Rumsfeld: Well, I was a wrestler for 12 years.
Horowitz: [Laughter]. An Olympic-quality wrestler.
Rumsfeld: I like competition. You get up in the morning and you say to yourself, “By golly, what’s really important?” And what’s important is this country and its opportunities. Coming from where I came from, going to college on a scholarship, having the amazing opportunities I’ve had, when someone taps you on the shoulder and says, “Gee, why don’t you be Ambassador to NATO?” you’re not going to say no. I had the chance to live overseas and work in the White House – imagine, working in the White House! If you love history you feel so fortunate to be an American and have opportunities like this.
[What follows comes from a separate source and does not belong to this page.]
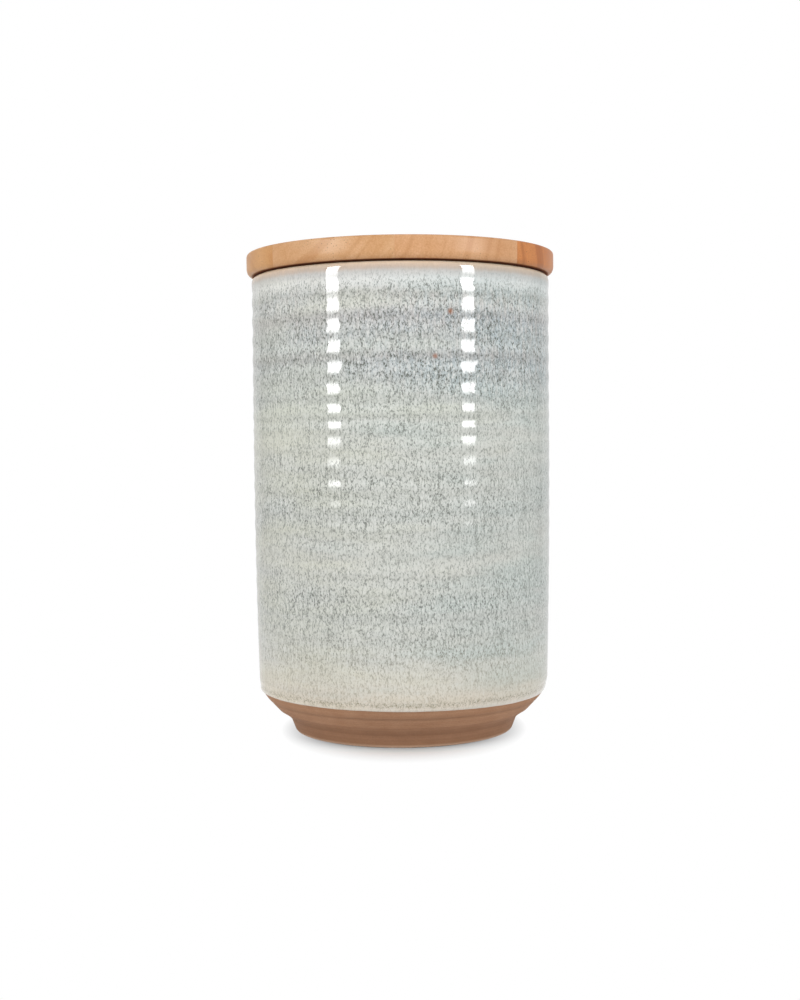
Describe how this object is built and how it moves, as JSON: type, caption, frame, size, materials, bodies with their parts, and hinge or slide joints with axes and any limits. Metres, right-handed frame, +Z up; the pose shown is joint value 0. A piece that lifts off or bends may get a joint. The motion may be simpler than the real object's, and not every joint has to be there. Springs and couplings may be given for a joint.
{
  "type": "stoneware canister",
  "caption": "Tall round stoneware food canister with a speckled glaze, a bare clay foot and a flat turned wooden lid that lifts off.",
  "frame": {"origin": "on the table, at the centre of the foot", "axes": "+Z up, along the axis of the jar; the boards of the lid run along Y"},
  "size_m": [0.12, 0.12, 0.1858],
  "materials": {
    "bare_stoneware": "matte",
    "speckled_glaze": "gloss",
    "liner_glaze": "gloss",
    "pale_wood": "satin",
    "red_wood": "satin",
    "silicone": "satin"
  },
  "bodies": {
    "jar": {"stoneware_body": "bare_stoneware", "outer_glaze": "speckled_glaze", "liner_glaze": "liner_glaze"},
    "lid": {"lid_board_1": "red_wood", "lid_board_2": "pale_wood", "lid_board_3": "pale_wood", "lid_board_4": "pale_wood", "lid_plug": "pale_wood", "lid_seal": "silicone"}
  },
  "joints": [
    {"name": "lid_lift", "type": "slide", "parent": "jar", "child": "lid", "axis": [0, 0, 1], "range_m": [0, 0.12]}
  ]
}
In my book, I talk about a speech I heard at my senior banquet in 1954. Adlai Stevenson was between his two defeats by Dwight Eisenhower and he gave a talk at Princeton at our senior banquet that was so eloquent and elegant and inspirational about public service. Any one of you who’ve got a youngster, a child or a grandchild that’s in their teens or 20s, go and get that speech and let them read it.
It talks about the responsibility of individual citizens and how fortunate we are to live in this country, and to have those opportunities. It inspires us to want to contribute and participate and help guide and direct the course of this country. I don’t mean just by being in government, but as private citizens, doing the kinds of things you do and the kinds of things the people in this room do. It’s not an obligation but an opportunity. You want to do it; you want to serve your country in one way or another.
So I don’t have any trouble getting up in the morning and charging out and trying to help guide and direct the course of this country, as any one citizen can do, as you do every day and the folks in this room do each in their own way. I don’t feel put upon.
I feel lucky.
Horowitz: Well, we’re all grateful that you do.